Local delivery of radiation therapy via stents is also being evaluated. Recently, a technique for delivery of brachytherapy from a ureteral stent was described in normal beagle dogs [27]. The ureteral stents used in that study were designed with a double cavity to allow for both the drainage of urine as well as implanting iodine-125 seeds [27]. These stents were successfully placed and determined to be safe; however, further investigation in clinical cases is needed [28].

Urethral stents have also been placed as fiducial markers to guide radiation therapy and allow for greater doses during image-guided radiotherapy [29,30]. In one study evaluating men with prostate cancer, a removable stent was placed via the urethra 2–3 weeks prior to the initiation of radiation therapy [29]. The stent was utilized to guide radiation therapy and then removed three months after treatment. Ninety percent of men completed the full treatment course, and no stent migration was reported [29]. A follow-up study performed in the same group of men five years later demonstrated that the precision of the prostatic stent as a fiducial marker was at least as good as other described techniques, and overall survival was 85% [30].

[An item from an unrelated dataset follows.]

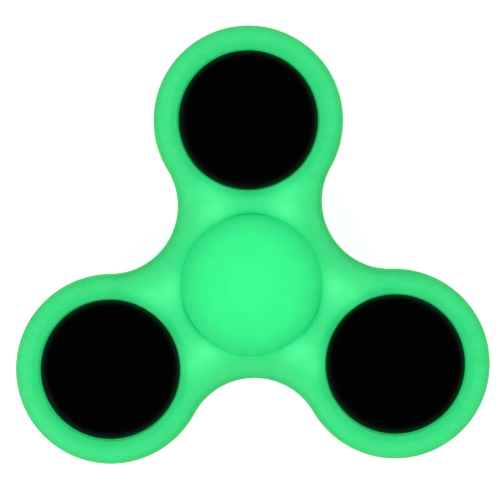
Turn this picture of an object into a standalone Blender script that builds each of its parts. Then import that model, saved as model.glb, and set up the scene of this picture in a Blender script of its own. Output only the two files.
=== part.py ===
"""Tri-lobe fidget spinner with a 608-size ball bearing, three disc counterweights and two finger caps.

Metres, +Z up. The spinner lies flat: +Z is the spin axis, towards the front cap, and one lobe points
along +Y. The origin is on the spin axis, in the middle plane of the bearing.
"""

from math import acos, asin, cos, degrees, pi, radians, sin, sqrt

import bmesh
import bpy

MM = 0.001

# Body: three round lobes joined by hollow fillets
PITCH_R = 26.0 * MM  # spin axis to the middle of a lobe
LOBE_R = 15.12 * MM  # outside radius of a lobe
FILLET_R = 10.72 * MM  # hollow curve between two lobes
BODY_T = 8.4 * MM  # full thickness
EDGE_R = 3.0 * MM  # rounding of the outer edge
SEAT_R = 11.06 * MM  # the four round seats
SEAT_CHAMFER = 0.45 * MM
LOBE_ANGLES = (90.0, 210.0, 330.0)

# Counterweights
WEIGHT_R = 10.9 * MM
WEIGHT_T = 7.0 * MM
WEIGHT_EDGE = 0.7 * MM
DISH_R = 5.2 * MM
DISH_DEPTH = 0.18 * MM

# Finger caps
CAP_R = 11.0 * MM
CAP_TOP = 6.4 * MM  # height of the flat above the middle plane
CAP_UNDER = 4.55 * MM  # underside of the rim
CAP_FLAT_R = 6.3 * MM
CAP_RIM_H = 0.62 * MM  # height of the rim's side wall
BOSS_R = 5.4 * MM
BOSS_Z = 3.6 * MM
STEM_R = 3.9 * MM
STEM_END = 0.4 * MM

# 608-size bearing: 8 mm bore, 22 mm outside, 7 mm wide
BORE_R = 4.0 * MM
OUTER_R = 10.97 * MM
RING_HALF = 3.5 * MM
BALL_PITCH_R = 7.5 * MM
BALL_R = 1.91 * MM  # nominal 1.9845 less the running clearance of these solids
INNER_GROOVE_R = 5.5155 * MM
OUTER_GROOVE_R = 9.4845 * MM
GROOVE_ARC_R = 2.06 * MM
INNER_LAND_R = 6.05 * MM
OUTER_LAND_R = 8.95 * MM
RECESS_Z = 2.45 * MM
RECESS_R = 9.85 * MM
LIP_R = 9.6 * MM
LIP_Z = 3.2 * MM
BALLS = 7

# Ribbon cage
CAGE_IN_R = 6.85 * MM
CAGE_OUT_R = 8.15 * MM
CAGE_T = 0.3 * MM
CAGE_GAP = 0.1 * MM  # each half stands this far off the middle plane
POCKET_IN_R = 2.12 * MM
POCKET_OUT_R = 2.42 * MM
RIVET_R = 0.26 * MM
RIVET_HOLE_R = 0.34 * MM
RIVET_HEAD_R = 0.5 * MM
RIVET_HEAD_T = 0.22 * MM

# Shields and the wires that hold them
SHIELD_T = 0.2 * MM
SHIELD_IN_R = 6.35 * MM
SHIELD_OUT_R = 9.5 * MM
SHIELD_Z = 2.52 * MM
SHIELD_RISE = 0.4 * MM
WIRE_R = 0.16 * MM
WIRE_RING_R = 9.58 * MM
WIRE_GAP_DEG = 26.0

SEEN_STEPS = 48
HIDDEN_STEPS = 36

for old in list(bpy.data.objects):
    bpy.data.objects.remove(old, do_unlink=True)

parts = bpy.data.collections.new("fidget_spinner")
cutters = bpy.data.collections.new("cutters")
bpy.context.scene.collection.children.link(parts)
bpy.context.scene.collection.children.link(cutters)


def material(name, colour, roughness, metallic=0.0, glow=0.0):
    made = bpy.data.materials.new(name)
    made.use_nodes = True
    shader = made.node_tree.nodes["Principled BSDF"]
    shader.inputs["Base Color"].default_value = (*colour, 1.0)
    shader.inputs["Roughness"].default_value = roughness
    shader.inputs["Metallic"].default_value = metallic
    shader.inputs["Emission Color"].default_value = (*colour, 1.0)
    shader.inputs["Emission Strength"].default_value = glow
    made.diffuse_color = (*colour, 1.0)
    return made


GREEN_BODY = material("glow_green_body", (0.045, 0.70, 0.24), 0.3, glow=0.15)
GREEN_CAP = material("glow_green_cap", (0.048, 0.90, 0.30), 0.3, glow=0.2)
BLACK_STEEL = material("black_finished_steel", (0.006, 0.006, 0.007), 0.16, 0.6)
RACE_STEEL = material("bearing_steel", (0.58, 0.58, 0.60), 0.18, 1.0)
BALL_STEEL = material("ball_steel", (0.66, 0.66, 0.68), 0.08, 1.0)
CAGE_STEEL = material("cage_steel", (0.46, 0.45, 0.43), 0.35, 1.0)
SHIELD_STEEL = material("shield_steel", (0.52, 0.52, 0.54), 0.28, 1.0)
WIRE_STEEL = material("wire_steel", (0.40, 0.40, 0.42), 0.3, 1.0)


def place(obj, collection, shade=None, location=(0.0, 0.0, 0.0)):
    for holder in list(obj.users_collection):
        holder.objects.unlink(obj)
    collection.objects.link(obj)
    obj.location = location
    if shade:
        obj.data.materials.clear()
        obj.data.materials.append(shade)
    if collection is cutters:
        obj.hide_render = True
        obj.display_type = "WIRE"
    return obj


def smooth(mesh, angle=35.0):
    mesh.shade_smooth()
    mesh.set_sharp_from_angle(angle=radians(angle))


def turned(name, profile, steps, collection, shade=None, closed=False, location=(0.0, 0.0, 0.0)):
    """A profile of (radius, height) turned about Z. It runs down the outer side, from top to bottom."""
    mesh = bpy.data.meshes.new(name)
    edges = [(i, i + 1) for i in range(len(profile) - 1)]
    if closed:
        edges.append((len(profile) - 1, 0))
    mesh.from_pydata([(r, 0.0, z) for r, z in profile], edges, [])
    obj = bpy.data.objects.new(name, mesh)
    place(obj, collection, shade, location)
    screw = obj.modifiers.new("turn", "SCREW")
    screw.axis = "Z"
    screw.angle = 2 * pi
    screw.steps = screw.render_steps = steps
    screw.use_merge_vertices = True
    screw.merge_threshold = 0.00001
    screw.use_smooth_shade = True
    return obj


def baked(obj):
    """The object's evaluated mesh put in place of its modifiers."""
    graph = bpy.context.evaluated_depsgraph_get()
    mesh = bpy.data.meshes.new_from_object(obj.evaluated_get(graph))
    obj.modifiers.clear()
    obj.data = mesh
    return obj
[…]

Stent technology is constantly evolving, and the hope is that modifications and advancements will allow for decreased complications associated with stents and better tolerance of stents in terms of comfort and local tissue acceptance. Additionally, as stated above, stents provide the unique advantage of being in direct contact with a lesion, and therefore, if local delivery of substances from the stents can be better established in veterinary patients, this may allow for improved outcomes.

6. Conclusions

Urinary tract stenting is a highly effective and minimally invasive means of reestablishing urine flow in both companion animals and humans. The technology associated with these stents is regularly advancing and includes tremendous potential for local delivery of bioactive substances. There is significant translational potential between human and veterinary medicine, and future investigation regarding how advancements in stents can improve the quality of life in all species is warranted.